4 Stories–2 did what they were told and things worked out good–2 didn’t do what they were told and things turned bad. So, what about in today’s world? Are we doing what God says, or doing things our own way?

In the new Testament God has precise plans we are to use.

The plan of our Salvation is laid out for us and to do different, “It just doesn’t work.”
Romans 10:17–Hear the Word of God
John 8:24–Believe His Word
Luke 13:3–Repent of our sins
Matthew 10:32–Confess that we believe Jesus is the Son of God
Mark 16:16–Be baptized
Revelation 2:10–Remain faithful until death and receive the Crown of Life
Leave any of these steps out, “It just doesn’t work.”

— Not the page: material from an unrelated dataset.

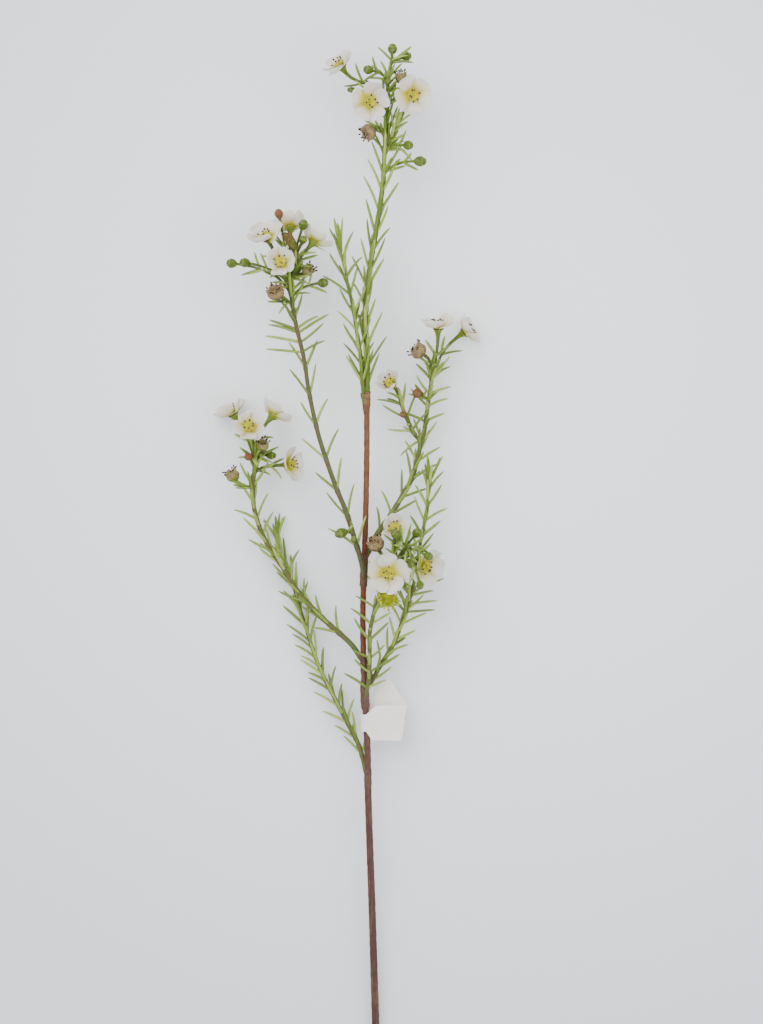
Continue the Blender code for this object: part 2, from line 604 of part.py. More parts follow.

Jesus established His Church in Acts on the Day of Pentecost. He gave precise instruction how to Worship Him.
1st Timothy 4:2–Preach the Word
James 5:16–Prayer
Ephesians 5:19–Addressing one another with song from the heart (No example of instruments)
Acts 20:7 and 1st Corinthians–Communion on the 1st day of the week.
1st Corinthians 16:1-2 and 2nd Corinthians 9:6-8–Giving on the 1st day of the week with what you purpose in your heart
1st John 1:3–Fellowship with one another, Jesus Christ, and the Father.
Hebrews 10:24-26–Don’t forsake Worshiping with the Saints.
Ephesians Chapter 4–There is only one Church. Christ established His Church on the day of Pentecost.
Leave any one of these out, “It just doesn’t work.”


Don’t be like Lot’s wife or Moses making mistakes. If we don’t do what God says and Commands, we will not inherit the Kingdom of God. “IT DOESN’T WORK!!

SMILE God loves YOU!! Have a good day all.